Hace poco veíamos como Gabriel Rufián intervenía en el hemiciclo refiriéndose a la religión de bastantes diputados del Parlamento, y con ello mofándose de todos los cristianos, con aplausos de parte de sus socios y amigos, dicho sea de paso. Y es una costumbre recurrente de un perfil de gente que necesita protagonismo, que se reconocen tolerantes, que se creen en posesión del bien, de la cultura y de la verdad y que se indignan con todo, pero al mismo son incapaces de respetar algo tan sencillo, importante y personal como la religión del que piensa diferente. No dejo de preguntarme qué pasaría si el comentario hubiera ido en otra dirección, o contra otra religión, o simplemente haciendo una leve alusión al color de la piel, al sexo, al acento, a la orientación sexual o al nivel socioeconómico.

Dice Jesús en el Evangelio que de la abundancia del corazón habla la boca (Lc 6, 45) –a propósito del fariseísmo y de la doble moral–, y en este caso el que insulta tiene un gran problema, ya se entienda en plano metafórico o literal. Sabemos que acudir al escándalo y a la provocación es un clásico entre los que andan faltos de ideas, y es que la Historia está llena de ejemplos y, como vemos, la política española no deja de engordar este triste catálogo. No sé qué pensarán los votantes católicos de su partido, a mi me cuesta mucho creer en las personas recurren a la ofensa de muchos para «defender» los derechos de unos pocos. A falta de un discurso sólido, creíble y conciliador, hubiera sido más que deseable una disculpa –aunque sea en Twitter, que para algunos es lo que importa– o que algunos de los suyos le dijeran que eso no se puede decir en política, sin que estos sean acusados a su vez de fascistas o de inquisidores –en este caso literalmente, siempre–.

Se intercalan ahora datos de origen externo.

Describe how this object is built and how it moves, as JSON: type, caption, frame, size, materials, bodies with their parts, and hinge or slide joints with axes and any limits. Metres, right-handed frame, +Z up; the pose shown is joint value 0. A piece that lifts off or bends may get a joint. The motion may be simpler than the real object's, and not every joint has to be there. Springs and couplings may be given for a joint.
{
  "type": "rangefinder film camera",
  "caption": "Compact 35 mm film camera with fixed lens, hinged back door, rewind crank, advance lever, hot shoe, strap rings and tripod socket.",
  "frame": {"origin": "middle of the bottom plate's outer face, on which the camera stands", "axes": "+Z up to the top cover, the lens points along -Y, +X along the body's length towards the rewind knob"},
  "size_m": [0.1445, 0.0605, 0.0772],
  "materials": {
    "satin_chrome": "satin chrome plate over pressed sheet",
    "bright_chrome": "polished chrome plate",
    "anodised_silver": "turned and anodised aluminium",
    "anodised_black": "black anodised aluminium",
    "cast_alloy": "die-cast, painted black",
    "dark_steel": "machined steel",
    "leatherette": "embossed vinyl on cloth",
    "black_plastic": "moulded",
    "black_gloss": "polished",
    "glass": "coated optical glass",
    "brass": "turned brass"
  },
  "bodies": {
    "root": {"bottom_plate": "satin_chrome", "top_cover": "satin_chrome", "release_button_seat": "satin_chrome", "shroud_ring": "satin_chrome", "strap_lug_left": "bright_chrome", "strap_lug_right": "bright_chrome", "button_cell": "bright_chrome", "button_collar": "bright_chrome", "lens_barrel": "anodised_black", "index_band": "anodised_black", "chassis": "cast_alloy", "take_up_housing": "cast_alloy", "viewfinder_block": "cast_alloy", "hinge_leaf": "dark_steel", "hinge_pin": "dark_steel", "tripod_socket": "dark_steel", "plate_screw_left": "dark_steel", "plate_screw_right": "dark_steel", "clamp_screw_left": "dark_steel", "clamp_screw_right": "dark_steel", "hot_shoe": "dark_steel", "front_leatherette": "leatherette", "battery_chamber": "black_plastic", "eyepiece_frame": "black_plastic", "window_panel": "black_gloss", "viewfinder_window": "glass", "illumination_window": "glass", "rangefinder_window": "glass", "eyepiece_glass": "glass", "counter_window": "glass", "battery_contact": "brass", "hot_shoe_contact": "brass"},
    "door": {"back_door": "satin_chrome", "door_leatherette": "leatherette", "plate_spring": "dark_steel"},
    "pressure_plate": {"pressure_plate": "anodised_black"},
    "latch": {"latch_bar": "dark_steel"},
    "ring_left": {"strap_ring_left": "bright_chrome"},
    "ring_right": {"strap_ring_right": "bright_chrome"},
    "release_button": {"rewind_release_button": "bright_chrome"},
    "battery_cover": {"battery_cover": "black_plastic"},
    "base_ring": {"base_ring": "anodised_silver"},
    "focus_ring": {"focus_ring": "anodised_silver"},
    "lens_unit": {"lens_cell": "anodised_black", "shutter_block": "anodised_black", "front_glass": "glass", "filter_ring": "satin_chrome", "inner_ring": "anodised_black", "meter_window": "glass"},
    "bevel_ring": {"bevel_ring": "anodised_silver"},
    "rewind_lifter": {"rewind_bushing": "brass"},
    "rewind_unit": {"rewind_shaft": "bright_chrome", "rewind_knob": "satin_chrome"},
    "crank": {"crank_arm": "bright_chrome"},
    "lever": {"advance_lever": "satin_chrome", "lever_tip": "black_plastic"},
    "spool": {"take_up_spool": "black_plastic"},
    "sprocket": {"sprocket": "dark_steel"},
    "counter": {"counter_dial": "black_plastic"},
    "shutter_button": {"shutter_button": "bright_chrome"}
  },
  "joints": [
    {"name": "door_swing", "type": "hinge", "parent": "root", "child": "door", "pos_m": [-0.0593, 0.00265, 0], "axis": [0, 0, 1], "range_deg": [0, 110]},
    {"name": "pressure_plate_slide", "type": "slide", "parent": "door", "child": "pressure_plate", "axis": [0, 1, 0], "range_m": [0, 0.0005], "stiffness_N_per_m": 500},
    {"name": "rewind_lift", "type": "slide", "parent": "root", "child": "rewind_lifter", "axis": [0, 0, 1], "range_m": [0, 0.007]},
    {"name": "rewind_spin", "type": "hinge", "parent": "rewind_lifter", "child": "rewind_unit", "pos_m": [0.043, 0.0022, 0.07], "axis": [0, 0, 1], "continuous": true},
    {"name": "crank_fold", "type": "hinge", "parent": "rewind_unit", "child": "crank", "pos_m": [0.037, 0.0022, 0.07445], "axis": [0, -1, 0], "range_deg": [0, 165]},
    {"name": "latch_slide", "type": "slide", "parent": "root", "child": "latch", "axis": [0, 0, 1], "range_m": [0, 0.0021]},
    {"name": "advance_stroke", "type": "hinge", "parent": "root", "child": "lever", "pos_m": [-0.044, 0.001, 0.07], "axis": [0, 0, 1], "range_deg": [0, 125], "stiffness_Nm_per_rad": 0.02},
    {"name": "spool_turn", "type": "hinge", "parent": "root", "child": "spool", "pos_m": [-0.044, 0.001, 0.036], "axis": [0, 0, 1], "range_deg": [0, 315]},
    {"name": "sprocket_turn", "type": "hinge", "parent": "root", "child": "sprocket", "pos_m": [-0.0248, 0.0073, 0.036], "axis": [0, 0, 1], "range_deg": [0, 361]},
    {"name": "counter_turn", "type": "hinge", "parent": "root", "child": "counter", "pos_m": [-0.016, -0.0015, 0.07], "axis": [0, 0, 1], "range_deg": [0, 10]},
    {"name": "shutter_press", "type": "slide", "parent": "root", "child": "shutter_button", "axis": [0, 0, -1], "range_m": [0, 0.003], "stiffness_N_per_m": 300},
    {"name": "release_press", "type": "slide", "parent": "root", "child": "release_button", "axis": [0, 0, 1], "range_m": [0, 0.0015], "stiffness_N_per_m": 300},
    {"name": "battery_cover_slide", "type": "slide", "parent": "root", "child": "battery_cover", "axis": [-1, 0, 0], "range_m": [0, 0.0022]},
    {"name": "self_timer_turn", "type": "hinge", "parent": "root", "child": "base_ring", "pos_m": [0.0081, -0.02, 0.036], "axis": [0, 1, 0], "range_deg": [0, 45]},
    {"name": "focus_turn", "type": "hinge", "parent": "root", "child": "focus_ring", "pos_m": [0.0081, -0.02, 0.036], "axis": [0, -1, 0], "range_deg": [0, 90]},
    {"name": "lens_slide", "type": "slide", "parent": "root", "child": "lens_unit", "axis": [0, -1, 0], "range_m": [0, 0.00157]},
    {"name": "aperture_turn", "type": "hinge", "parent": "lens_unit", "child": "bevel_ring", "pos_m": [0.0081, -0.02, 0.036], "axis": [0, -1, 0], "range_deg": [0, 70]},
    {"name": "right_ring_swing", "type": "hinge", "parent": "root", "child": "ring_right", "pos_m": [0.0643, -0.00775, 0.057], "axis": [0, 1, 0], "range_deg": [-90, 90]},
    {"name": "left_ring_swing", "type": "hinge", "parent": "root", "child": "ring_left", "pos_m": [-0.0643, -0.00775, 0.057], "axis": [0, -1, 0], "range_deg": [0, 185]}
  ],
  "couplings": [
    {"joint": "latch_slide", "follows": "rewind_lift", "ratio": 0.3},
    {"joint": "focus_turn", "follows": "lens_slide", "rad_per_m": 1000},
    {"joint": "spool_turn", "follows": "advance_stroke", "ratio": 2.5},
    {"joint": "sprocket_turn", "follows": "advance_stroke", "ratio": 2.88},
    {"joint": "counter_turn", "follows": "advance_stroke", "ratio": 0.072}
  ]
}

Supongo que este señor y sus amigos un día se «liberaron» de Dios gracias a una supuesta mayor cultura ilustrada, y consideran por tanto que la religión era un engaño, un negocio o una pérdida de tiempo para conciencias débiles. Sin embargo lo gracioso es que no hace falta ser ni teólogo, ni artista comprometido, ni catedrático en filología para saber que la Iglesia rechaza la literalidad en la interpretación de la Biblia desde hace mucho tiempo (Dei Verbum, 12, allá por 1965), y que detrás del lenguaje simbólico hay un significado profundo, rico y conciliador. Y a lo mejor es verdad que los cristianos no estamos a la altura del mensaje que queremos transmitir, no obstante de la misma manera que debemos perdonar también estamos hartos de tanta hipocresía y de personajes revolucionarios que se autoproclaman profetas del pueblo, que se creen palomas de la paz pero que en realidad son ruidosos como truenos, que se comportan entre ellos como víboras y que no dejan de sembrar odio y cizaña por doquier, y sobre todo, que convierten la política española en una versión actualizada de la Torre de Babel.